* Given request *
Reproduce only the lines from the one containing "bar.rotate(V(0, 0, 0), V(0, 1, 0), tilt)" through the one containing "obj.parent = empty", exactly as written and with both ends included.

* Data *
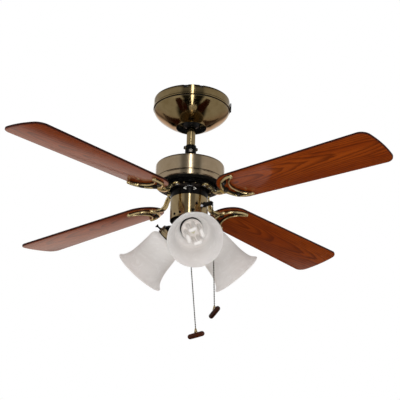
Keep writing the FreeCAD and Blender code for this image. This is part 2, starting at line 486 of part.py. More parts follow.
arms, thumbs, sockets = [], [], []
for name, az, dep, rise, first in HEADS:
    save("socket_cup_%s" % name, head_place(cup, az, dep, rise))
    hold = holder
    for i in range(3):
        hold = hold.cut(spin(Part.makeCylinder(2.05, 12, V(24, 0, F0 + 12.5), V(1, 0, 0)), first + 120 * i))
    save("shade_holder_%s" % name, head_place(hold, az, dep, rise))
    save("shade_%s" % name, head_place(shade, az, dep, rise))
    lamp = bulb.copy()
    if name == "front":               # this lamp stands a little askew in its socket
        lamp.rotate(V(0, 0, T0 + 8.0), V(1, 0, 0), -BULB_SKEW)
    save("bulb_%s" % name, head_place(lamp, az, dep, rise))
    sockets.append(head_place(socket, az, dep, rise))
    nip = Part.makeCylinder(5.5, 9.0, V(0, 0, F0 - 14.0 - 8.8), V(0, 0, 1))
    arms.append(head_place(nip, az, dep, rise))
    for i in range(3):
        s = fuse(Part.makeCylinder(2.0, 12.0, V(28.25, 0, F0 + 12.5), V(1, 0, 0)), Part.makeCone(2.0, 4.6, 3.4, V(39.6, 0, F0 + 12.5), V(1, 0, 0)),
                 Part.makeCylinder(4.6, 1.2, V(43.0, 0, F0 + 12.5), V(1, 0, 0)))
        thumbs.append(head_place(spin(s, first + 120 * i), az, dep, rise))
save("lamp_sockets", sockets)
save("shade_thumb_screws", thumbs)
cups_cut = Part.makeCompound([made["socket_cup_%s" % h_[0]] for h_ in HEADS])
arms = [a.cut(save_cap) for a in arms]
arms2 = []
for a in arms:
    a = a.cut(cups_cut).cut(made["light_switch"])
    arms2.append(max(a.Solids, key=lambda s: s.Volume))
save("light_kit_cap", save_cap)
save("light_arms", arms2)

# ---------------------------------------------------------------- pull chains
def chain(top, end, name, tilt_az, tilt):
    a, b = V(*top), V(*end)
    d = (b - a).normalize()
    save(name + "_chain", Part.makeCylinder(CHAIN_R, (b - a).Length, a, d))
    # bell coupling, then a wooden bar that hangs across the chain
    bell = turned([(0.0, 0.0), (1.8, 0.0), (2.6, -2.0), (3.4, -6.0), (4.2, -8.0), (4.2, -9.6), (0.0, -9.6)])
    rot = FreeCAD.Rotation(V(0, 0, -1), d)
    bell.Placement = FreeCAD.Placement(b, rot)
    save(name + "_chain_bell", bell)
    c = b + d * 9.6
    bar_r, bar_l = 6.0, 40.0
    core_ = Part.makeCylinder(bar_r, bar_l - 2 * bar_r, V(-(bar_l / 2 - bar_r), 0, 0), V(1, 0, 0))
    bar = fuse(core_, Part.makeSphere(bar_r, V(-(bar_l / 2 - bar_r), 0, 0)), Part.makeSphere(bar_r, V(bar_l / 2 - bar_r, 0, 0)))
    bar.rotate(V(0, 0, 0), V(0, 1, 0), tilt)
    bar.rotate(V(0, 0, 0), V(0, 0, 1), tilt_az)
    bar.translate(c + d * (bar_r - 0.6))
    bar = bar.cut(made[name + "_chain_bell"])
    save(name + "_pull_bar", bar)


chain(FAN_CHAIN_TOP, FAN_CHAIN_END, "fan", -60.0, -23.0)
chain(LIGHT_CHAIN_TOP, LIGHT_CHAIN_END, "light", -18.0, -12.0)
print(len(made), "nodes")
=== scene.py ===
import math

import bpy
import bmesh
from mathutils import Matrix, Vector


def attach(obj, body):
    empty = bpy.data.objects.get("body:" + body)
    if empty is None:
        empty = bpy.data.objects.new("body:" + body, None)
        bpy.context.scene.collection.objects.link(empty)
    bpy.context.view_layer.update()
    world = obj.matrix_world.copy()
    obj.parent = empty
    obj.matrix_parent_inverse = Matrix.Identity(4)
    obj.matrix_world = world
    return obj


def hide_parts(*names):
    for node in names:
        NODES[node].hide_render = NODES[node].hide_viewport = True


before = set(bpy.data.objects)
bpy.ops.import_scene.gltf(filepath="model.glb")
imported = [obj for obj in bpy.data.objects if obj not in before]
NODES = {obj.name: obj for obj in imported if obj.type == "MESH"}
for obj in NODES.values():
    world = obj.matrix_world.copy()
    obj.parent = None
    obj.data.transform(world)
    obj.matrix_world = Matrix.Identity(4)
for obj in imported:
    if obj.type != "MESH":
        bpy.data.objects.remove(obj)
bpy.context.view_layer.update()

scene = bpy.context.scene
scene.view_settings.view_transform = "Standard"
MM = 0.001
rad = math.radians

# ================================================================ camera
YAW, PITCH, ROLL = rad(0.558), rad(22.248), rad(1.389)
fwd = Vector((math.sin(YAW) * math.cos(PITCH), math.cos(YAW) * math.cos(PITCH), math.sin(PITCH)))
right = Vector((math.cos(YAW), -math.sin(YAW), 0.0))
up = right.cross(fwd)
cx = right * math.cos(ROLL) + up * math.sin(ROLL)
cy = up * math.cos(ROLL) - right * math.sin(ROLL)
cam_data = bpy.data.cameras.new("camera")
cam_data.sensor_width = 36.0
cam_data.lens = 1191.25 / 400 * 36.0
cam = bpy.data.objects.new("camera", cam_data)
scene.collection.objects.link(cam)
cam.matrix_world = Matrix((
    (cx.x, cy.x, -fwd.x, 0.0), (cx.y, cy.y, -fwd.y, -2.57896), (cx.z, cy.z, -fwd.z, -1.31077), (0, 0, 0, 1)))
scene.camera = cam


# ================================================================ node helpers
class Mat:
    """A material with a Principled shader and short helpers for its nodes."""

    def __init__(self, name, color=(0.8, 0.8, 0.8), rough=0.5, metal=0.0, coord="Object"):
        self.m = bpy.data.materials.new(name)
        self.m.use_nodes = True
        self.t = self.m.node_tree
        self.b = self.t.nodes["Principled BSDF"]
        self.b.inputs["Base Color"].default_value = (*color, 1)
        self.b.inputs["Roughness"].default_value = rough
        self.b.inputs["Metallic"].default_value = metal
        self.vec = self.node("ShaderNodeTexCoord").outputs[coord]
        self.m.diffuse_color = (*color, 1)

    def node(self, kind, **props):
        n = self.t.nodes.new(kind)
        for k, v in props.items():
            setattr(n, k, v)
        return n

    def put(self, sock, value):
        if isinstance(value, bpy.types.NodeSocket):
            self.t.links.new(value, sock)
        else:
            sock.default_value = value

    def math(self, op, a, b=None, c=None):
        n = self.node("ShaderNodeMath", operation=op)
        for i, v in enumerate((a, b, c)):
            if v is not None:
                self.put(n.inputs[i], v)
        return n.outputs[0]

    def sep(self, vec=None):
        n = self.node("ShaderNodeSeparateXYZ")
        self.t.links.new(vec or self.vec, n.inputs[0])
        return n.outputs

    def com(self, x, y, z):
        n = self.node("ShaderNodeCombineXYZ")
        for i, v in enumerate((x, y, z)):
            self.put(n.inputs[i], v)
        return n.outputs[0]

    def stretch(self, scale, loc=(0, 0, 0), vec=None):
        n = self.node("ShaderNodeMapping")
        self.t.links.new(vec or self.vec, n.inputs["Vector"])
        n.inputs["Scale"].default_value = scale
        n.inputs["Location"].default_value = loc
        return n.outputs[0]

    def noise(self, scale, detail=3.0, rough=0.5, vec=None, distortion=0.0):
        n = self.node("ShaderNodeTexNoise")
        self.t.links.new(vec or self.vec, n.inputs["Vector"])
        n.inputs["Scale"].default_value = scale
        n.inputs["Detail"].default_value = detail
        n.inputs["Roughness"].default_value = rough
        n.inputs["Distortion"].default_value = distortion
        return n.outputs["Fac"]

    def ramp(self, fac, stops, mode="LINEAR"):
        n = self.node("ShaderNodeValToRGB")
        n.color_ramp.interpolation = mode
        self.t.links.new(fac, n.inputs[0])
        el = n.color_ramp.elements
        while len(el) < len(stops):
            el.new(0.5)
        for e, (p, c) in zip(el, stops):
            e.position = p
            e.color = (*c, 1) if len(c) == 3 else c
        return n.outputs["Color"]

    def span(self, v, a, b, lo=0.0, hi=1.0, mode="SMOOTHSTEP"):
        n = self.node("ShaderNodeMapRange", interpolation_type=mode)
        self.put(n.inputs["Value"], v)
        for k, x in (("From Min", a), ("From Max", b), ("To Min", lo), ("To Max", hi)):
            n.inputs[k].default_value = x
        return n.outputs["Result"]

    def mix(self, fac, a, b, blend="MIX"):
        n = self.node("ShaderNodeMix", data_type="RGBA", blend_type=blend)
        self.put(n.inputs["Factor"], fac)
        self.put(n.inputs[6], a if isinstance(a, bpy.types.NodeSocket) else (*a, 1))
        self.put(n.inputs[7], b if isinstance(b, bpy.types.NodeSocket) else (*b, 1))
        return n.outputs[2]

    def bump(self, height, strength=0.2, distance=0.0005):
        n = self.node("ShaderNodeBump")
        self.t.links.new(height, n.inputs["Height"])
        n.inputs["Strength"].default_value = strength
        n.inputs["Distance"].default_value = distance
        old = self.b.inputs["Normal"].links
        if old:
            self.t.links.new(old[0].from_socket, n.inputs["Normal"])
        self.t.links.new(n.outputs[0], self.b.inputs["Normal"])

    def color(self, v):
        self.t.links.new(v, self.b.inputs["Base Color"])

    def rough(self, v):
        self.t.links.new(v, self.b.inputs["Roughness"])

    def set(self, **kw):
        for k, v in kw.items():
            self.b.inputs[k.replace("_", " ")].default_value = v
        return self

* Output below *
    bar.rotate(V(0, 0, 0), V(0, 1, 0), tilt)
    bar.rotate(V(0, 0, 0), V(0, 0, 1), tilt_az)
    bar.translate(c + d * (bar_r - 0.6))
    bar = bar.cut(made[name + "_chain_bell"])
    save(name + "_pull_bar", bar)


chain(FAN_CHAIN_TOP, FAN_CHAIN_END, "fan", -60.0, -23.0)
chain(LIGHT_CHAIN_TOP, LIGHT_CHAIN_END, "light", -18.0, -12.0)
print(len(made), "nodes")
=== scene.py ===
import math

import bpy
import bmesh
from mathutils import Matrix, Vector


def attach(obj, body):
    empty = bpy.data.objects.get("body:" + body)
    if empty is None:
        empty = bpy.data.objects.new("body:" + body, None)
        bpy.context.scene.collection.objects.link(empty)
    bpy.context.view_layer.update()
    world = obj.matrix_world.copy()
    obj.parent = empty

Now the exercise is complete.